To be extremely successful, you must be creative. Not the kind of creativity that compels people to put together scrap books or to arrange their bulletin boards just-so, but the kind of creativity that allows you to solve a problem with an uncommon solution. Your solution doesn’t have to be completely new and unique, but you’ll know it is a creative solution if it takes a certain amount of guts or audacity to explain it to people. Here are just a few creative solutions on my radar this week:

1) The idea of working out while working isn’t something I came up with myself, but I’m the only one I know personally who does it. Thus, it took quite a bit of research to figure out what was needed and how/if it would work. (By the way, yes, it does work. I cycle about 3 hours / day at about 7 miles per hour – slow – while working.)

2) According to an article this month in Fast Company magazine, someone offered free piggy-back rides to anyone who would “sign up today.” Okay, so we aren’t so sure that’s going to work out, as I certainly would be less inclined to sign-up (!) but I’m assuming he knew what his audience would think was funny and was successful with it.
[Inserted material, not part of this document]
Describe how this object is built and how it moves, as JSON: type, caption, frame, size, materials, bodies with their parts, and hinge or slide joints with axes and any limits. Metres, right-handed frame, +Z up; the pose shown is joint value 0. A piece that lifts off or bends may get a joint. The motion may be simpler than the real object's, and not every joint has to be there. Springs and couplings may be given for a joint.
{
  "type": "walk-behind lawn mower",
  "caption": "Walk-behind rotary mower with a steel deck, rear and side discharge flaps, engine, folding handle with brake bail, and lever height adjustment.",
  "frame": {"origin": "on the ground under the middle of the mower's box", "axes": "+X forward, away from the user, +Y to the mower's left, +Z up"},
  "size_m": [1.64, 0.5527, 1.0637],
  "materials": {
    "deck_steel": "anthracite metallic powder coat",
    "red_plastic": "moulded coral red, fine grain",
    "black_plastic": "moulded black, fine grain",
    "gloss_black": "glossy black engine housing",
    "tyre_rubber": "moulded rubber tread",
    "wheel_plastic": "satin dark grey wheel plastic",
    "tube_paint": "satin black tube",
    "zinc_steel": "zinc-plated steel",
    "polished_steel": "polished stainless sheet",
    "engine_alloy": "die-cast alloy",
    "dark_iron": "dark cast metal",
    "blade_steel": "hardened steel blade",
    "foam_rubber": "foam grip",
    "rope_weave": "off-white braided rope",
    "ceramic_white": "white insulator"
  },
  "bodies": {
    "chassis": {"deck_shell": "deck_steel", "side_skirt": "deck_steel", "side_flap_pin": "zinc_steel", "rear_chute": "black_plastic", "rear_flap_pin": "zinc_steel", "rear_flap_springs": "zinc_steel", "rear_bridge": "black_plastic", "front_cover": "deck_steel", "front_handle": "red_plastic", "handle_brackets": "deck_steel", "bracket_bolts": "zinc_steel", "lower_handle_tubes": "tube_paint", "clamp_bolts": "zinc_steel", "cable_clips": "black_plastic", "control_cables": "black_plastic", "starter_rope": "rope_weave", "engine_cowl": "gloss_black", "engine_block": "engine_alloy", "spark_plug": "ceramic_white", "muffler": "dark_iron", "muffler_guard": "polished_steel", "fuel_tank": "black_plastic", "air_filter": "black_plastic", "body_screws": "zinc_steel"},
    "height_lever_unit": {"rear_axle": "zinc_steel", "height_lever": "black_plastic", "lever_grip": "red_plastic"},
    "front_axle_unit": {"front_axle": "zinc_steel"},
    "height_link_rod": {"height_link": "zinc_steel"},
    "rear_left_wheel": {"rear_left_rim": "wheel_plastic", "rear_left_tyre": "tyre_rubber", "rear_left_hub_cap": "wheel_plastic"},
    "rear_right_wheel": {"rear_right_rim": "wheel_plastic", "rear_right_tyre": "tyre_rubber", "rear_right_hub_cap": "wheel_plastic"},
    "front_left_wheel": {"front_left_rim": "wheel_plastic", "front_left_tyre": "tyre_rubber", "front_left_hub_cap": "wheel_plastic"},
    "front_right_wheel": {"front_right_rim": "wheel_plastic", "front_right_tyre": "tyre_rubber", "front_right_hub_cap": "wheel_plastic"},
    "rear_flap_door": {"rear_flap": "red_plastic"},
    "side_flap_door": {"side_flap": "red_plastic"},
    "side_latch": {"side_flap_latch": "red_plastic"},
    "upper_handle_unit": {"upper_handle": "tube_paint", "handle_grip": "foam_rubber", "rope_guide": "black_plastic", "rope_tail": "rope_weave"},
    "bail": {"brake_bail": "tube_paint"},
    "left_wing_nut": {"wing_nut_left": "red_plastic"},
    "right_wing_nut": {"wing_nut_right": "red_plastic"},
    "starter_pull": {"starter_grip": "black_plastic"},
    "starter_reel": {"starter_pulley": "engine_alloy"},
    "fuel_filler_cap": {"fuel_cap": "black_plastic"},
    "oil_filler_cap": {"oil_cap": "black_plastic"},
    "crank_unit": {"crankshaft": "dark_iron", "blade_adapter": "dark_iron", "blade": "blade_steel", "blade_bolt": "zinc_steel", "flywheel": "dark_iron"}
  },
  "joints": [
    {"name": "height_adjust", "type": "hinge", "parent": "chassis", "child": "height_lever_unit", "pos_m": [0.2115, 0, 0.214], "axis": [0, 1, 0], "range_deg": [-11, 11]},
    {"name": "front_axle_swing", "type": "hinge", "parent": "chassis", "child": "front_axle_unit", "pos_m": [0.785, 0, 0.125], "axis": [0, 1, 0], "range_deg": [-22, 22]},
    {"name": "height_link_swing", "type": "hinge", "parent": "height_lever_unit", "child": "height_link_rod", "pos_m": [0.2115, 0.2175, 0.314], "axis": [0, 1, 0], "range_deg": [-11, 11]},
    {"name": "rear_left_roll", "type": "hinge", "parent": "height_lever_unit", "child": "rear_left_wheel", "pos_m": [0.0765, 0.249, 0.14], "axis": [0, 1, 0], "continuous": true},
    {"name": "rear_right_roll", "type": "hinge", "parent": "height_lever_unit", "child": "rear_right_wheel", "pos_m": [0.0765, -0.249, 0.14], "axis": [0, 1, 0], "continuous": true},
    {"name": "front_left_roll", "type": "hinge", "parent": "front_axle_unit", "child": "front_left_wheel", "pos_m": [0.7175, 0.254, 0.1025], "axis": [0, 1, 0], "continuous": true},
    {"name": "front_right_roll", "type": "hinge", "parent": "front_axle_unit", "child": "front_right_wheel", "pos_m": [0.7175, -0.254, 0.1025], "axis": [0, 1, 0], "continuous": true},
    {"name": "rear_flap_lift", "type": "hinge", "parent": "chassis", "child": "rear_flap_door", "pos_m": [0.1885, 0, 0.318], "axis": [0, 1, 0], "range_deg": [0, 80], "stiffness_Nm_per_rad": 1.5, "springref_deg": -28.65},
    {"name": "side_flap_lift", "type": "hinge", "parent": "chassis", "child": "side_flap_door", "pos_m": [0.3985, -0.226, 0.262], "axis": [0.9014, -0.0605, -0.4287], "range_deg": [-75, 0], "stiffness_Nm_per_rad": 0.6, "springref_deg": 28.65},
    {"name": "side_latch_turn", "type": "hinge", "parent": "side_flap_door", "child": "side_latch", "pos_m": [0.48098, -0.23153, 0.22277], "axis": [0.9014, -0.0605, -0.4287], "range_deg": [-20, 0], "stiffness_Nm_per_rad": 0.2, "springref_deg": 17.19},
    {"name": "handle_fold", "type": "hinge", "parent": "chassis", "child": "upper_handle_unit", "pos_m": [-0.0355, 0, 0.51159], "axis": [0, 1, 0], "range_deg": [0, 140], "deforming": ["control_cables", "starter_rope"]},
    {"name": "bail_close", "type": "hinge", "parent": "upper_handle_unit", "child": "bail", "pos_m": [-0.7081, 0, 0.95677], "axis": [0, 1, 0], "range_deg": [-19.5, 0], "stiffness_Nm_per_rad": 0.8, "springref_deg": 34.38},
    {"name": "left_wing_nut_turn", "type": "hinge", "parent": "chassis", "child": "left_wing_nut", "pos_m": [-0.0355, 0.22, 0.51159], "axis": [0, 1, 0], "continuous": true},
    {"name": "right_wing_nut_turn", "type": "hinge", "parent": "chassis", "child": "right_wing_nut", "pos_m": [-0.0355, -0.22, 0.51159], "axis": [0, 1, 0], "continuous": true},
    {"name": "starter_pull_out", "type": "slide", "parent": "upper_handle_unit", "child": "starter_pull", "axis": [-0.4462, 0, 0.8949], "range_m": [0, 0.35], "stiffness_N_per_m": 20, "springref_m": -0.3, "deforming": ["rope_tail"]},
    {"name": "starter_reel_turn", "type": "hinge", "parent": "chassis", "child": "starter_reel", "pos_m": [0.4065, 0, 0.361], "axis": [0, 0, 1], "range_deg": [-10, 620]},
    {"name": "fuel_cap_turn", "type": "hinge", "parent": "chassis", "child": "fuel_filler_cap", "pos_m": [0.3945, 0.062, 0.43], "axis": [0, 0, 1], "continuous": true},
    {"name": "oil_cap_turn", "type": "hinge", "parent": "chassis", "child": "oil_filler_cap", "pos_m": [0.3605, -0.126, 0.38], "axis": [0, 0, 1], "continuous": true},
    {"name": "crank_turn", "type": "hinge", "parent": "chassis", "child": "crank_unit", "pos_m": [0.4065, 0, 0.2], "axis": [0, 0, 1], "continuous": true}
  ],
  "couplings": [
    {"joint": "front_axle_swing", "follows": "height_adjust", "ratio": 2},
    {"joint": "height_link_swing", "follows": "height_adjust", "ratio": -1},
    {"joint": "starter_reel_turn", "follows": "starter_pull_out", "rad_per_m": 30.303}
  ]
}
3) The Stanford d school reported recently on student’s responses to the directive to describe each process design mode in one sentence. I like these: “Enter someone else’s world, observe and listen for an hour but design forever” and “Battle of egos: Pow! Pow!”
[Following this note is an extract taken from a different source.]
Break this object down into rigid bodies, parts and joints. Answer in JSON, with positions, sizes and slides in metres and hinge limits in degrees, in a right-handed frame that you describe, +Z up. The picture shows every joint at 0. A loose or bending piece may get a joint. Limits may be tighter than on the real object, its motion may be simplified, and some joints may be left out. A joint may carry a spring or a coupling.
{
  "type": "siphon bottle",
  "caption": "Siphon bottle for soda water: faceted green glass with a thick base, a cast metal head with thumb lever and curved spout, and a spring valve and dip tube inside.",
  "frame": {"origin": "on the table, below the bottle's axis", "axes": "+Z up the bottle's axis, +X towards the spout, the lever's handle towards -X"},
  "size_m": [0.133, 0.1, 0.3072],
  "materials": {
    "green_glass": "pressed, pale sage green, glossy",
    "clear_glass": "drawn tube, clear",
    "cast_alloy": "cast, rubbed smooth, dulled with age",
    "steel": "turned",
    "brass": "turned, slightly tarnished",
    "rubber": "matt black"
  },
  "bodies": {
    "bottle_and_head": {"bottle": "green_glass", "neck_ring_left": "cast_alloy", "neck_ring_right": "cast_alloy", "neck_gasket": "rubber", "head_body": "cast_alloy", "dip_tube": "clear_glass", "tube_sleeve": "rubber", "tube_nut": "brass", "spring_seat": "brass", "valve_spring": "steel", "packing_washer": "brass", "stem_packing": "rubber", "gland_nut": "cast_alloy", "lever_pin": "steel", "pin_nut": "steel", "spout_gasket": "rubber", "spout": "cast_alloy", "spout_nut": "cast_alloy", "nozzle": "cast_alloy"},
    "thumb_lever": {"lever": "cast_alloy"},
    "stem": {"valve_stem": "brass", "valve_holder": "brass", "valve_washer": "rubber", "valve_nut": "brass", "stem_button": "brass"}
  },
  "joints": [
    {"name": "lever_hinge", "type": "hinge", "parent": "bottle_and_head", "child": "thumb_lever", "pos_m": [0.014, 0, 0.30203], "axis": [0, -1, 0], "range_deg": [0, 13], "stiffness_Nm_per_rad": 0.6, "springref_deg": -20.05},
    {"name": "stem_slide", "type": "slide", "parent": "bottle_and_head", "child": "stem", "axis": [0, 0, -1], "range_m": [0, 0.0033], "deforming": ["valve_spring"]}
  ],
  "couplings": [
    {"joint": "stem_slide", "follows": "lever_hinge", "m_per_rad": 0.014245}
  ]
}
I know what you’re thinking: creativity means putting radioactively colored sticky notes up on the whiteboard.

Okay, so maybe it does sometimes. But the biggest two things you can do to boost your creativity are 1) give yourself a few minutes to one hour of free-time (Richard Branson used to walk around his garden to think, for example) and 2) do a quick creativity exercise such as putting together a few legos or solving a puzzle online.

Don’t be fooled, though, most creative ideas are met with criticism. If your idea is being criticized, it has to be met head-on. Is the criticism warranted? One way to find out is to think about whether or not you would have said the same thing. If it is something you would never say to someone, then you can bet the criticism is unwarranted.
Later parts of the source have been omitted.